In problem A test case 2 , how is the probability of transition from (8,3)->(8,2) = 0.23743359 . Can anyone please explain this.

D:
O(n**3) solution is to compress the given values in both column so none of them goes over n.
Then if you are at state (i, j) (i is the maximum attack value and j is the maximum defence value in the already choosen set), you could try out all possible pair (soldier) you could add in O(n) and then memoize the results. This only passes small test though.

The solution to problem D is actually deceptively simple. Let's say whoever picks last wins.

If there are no soldiers, then Alice loses, because she has no moves.

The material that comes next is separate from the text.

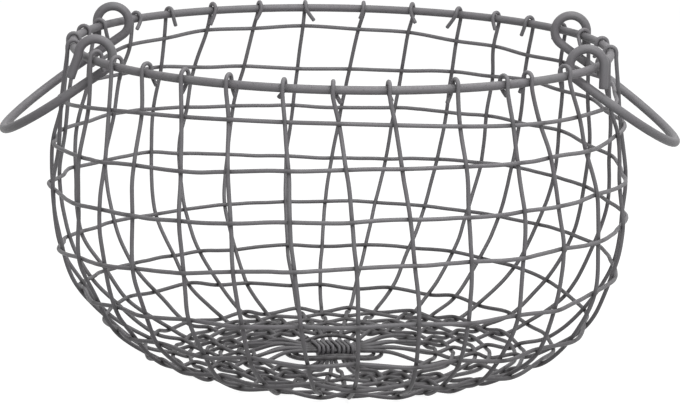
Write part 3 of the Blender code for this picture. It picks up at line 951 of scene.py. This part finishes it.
def build_dust_and_top_light(name):
    """Settled dust, rubbed paint and painted light on what faces up, broken up by a noise."""
    numbers = {"Break Scale": 240.0, "Amount": 0.5}
    tree, given = new_group(name, ["Vector", "Normal"], numbers, ["Mask"])
    way = node(tree, "ShaderNodeSeparateXYZ", {"Vector": given["Normal"]}).outputs["Z"]
    upward = spread(tree, way, (-0.2, 1.0), smooth=True)
    speck = noise(tree, given["Vector"], given["Break Scale"], detail=6.0, roughness=0.7)
    broken = spread(tree, speck["Fac"], (0.36, 0.62))
    both = calculate(tree, "MULTIPLY", upward, broken)
    mask = calculate(tree, "MULTIPLY", both, given["Amount"])
    node(tree, "NodeGroupOutput", {"Mask": mask})
    return tree


def build_foot_shade(name):
    """Painted shade that darkens the paint low on the basket, towards its foot."""
    numbers = {"Full Below": 8.0 * MM, "None Above": 80.0 * MM, "Amount": 0.3}
    tree, given = new_group(name, ["Vector"], numbers, ["Mask"])
    height = node(tree, "ShaderNodeSeparateXYZ", {"Vector": given["Vector"]}).outputs["Z"]
    ends = (given["Full Below"], given["None Above"])
    mask = spread(tree, height, ends, (given["Amount"], 0.0), smooth=True)
    node(tree, "NodeGroupOutput", {"Mask": mask})
    return tree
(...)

Otherwise, let the highest attack of the soldiers be maxA and the highest defense be maxD. We have two cases:

• If there is a soldier with (A_i, D_i) = (maxA, maxD), then Alice picks this soldier and wins immediately.
• Otherwise, the players will never pick any soldier with attack maxA or defense maxD. The reason for this is that, if one player picks a soldier with attack maxA, the other immediately picks any soldier with defense maxD and wins. Therefore, as no soldiers with attack maxA or defense maxD will ever be picked, we can simply delete these soldiers and start again.

The straightforward O(n²) implementation is good enough, but it should be possible to implement this in by sorting the soldiers first.